#### Set problem:
Return each line containing the string "parts".
* START Extracted material *
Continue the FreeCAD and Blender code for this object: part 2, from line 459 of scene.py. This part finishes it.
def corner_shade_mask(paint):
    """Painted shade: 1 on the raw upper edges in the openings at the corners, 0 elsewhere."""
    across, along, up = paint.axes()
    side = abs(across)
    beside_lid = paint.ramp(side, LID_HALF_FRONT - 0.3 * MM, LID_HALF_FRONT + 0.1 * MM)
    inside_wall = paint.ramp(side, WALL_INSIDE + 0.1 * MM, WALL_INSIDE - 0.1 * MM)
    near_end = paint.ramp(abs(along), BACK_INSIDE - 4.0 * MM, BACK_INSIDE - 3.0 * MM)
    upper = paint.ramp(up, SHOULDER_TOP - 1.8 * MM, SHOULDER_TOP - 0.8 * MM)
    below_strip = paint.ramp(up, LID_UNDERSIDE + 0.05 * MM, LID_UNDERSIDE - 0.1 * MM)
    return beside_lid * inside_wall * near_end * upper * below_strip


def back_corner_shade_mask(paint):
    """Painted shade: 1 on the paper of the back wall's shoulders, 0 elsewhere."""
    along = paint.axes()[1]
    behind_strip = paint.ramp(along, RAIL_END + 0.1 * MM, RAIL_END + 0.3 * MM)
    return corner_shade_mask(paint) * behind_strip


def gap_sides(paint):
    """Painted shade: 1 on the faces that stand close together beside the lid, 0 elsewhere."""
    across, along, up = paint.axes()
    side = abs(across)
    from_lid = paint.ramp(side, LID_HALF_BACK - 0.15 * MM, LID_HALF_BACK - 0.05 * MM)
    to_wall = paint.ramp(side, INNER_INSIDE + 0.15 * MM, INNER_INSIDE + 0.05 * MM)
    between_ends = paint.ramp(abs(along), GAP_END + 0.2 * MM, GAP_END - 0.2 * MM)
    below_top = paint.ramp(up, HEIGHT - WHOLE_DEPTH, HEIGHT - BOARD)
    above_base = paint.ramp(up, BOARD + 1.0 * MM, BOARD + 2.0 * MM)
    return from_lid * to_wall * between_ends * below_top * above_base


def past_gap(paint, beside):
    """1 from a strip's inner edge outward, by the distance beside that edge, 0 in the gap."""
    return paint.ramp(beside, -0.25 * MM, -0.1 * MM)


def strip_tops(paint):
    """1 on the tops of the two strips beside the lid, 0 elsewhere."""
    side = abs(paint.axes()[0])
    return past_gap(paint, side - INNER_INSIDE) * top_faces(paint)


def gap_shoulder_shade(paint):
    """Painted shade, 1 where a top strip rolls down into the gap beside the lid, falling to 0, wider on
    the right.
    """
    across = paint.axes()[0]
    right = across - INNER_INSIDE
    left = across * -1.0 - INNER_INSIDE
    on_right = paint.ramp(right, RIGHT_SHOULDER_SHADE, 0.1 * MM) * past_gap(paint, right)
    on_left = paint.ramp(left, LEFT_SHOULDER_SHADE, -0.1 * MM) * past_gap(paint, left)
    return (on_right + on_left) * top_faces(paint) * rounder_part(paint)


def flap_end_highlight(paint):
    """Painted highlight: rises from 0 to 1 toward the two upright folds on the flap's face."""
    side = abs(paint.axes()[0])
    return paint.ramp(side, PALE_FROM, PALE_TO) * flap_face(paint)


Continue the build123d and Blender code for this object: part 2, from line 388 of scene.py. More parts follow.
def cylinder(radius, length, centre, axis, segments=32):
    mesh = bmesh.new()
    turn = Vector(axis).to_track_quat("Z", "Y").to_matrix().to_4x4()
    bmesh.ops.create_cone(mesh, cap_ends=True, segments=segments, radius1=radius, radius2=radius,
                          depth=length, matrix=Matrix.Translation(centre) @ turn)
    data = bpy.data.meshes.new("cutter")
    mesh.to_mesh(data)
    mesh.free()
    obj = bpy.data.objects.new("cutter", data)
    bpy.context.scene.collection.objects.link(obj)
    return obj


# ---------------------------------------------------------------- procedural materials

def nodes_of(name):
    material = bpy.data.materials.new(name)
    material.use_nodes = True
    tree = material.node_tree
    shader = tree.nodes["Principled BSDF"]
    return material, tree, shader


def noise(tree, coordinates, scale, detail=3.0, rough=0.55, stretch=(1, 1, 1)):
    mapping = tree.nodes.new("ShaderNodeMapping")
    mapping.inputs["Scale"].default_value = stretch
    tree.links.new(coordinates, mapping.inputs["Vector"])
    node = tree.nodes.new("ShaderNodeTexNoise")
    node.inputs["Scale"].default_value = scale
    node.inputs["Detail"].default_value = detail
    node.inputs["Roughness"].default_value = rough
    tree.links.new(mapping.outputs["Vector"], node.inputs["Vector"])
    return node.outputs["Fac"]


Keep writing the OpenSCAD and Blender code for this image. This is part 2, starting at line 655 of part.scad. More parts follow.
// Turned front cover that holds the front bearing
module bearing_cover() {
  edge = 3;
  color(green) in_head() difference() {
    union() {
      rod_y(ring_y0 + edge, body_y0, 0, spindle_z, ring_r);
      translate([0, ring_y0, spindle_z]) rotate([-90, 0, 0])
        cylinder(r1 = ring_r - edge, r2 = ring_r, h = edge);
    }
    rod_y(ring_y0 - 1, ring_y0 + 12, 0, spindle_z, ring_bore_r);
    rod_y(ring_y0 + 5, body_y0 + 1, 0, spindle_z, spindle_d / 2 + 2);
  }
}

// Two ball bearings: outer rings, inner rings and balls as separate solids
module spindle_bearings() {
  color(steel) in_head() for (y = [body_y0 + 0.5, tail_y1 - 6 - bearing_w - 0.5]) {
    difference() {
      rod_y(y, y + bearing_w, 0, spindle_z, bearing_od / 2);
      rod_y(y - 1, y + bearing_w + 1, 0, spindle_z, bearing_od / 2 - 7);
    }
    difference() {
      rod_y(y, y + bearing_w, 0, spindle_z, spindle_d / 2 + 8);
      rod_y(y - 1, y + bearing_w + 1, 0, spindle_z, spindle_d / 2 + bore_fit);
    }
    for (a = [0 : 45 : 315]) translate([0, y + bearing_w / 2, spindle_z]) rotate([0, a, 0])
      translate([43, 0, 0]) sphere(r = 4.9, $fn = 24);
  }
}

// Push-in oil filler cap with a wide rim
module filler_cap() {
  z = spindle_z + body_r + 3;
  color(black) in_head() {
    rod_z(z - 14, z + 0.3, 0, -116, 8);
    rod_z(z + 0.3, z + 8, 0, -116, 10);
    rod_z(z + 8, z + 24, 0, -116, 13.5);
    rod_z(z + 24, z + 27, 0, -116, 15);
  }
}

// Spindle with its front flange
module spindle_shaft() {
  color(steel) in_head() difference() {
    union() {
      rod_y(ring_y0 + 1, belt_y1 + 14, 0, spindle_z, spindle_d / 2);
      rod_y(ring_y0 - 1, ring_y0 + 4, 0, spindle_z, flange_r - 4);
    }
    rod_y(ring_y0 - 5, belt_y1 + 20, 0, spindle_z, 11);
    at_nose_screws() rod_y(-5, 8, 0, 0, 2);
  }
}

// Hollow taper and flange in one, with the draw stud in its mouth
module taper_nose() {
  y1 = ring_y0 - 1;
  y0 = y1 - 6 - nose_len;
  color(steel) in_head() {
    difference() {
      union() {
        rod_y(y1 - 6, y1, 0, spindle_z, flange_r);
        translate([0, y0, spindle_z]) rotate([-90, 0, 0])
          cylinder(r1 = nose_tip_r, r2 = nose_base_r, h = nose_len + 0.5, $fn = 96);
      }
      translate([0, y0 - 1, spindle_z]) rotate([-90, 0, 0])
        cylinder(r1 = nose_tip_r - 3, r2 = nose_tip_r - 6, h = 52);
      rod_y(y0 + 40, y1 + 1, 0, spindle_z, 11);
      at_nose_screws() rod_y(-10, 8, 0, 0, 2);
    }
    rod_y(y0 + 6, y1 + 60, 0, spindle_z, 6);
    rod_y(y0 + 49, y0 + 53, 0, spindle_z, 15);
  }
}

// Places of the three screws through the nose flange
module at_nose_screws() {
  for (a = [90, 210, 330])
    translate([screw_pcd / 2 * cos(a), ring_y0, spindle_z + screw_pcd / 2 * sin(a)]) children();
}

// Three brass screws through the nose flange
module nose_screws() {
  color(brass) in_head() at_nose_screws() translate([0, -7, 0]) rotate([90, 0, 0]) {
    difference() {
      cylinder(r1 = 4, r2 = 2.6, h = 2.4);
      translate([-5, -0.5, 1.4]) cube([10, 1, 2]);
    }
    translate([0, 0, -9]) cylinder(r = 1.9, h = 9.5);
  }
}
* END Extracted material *
#### Reply:
Continue the build123d and Blender code for this object: part 2, from line 388 of scene.py. More parts follow.
Keep writing the OpenSCAD and Blender code for this image. This is part 2, starting at line 655 of part.scad. More parts follow.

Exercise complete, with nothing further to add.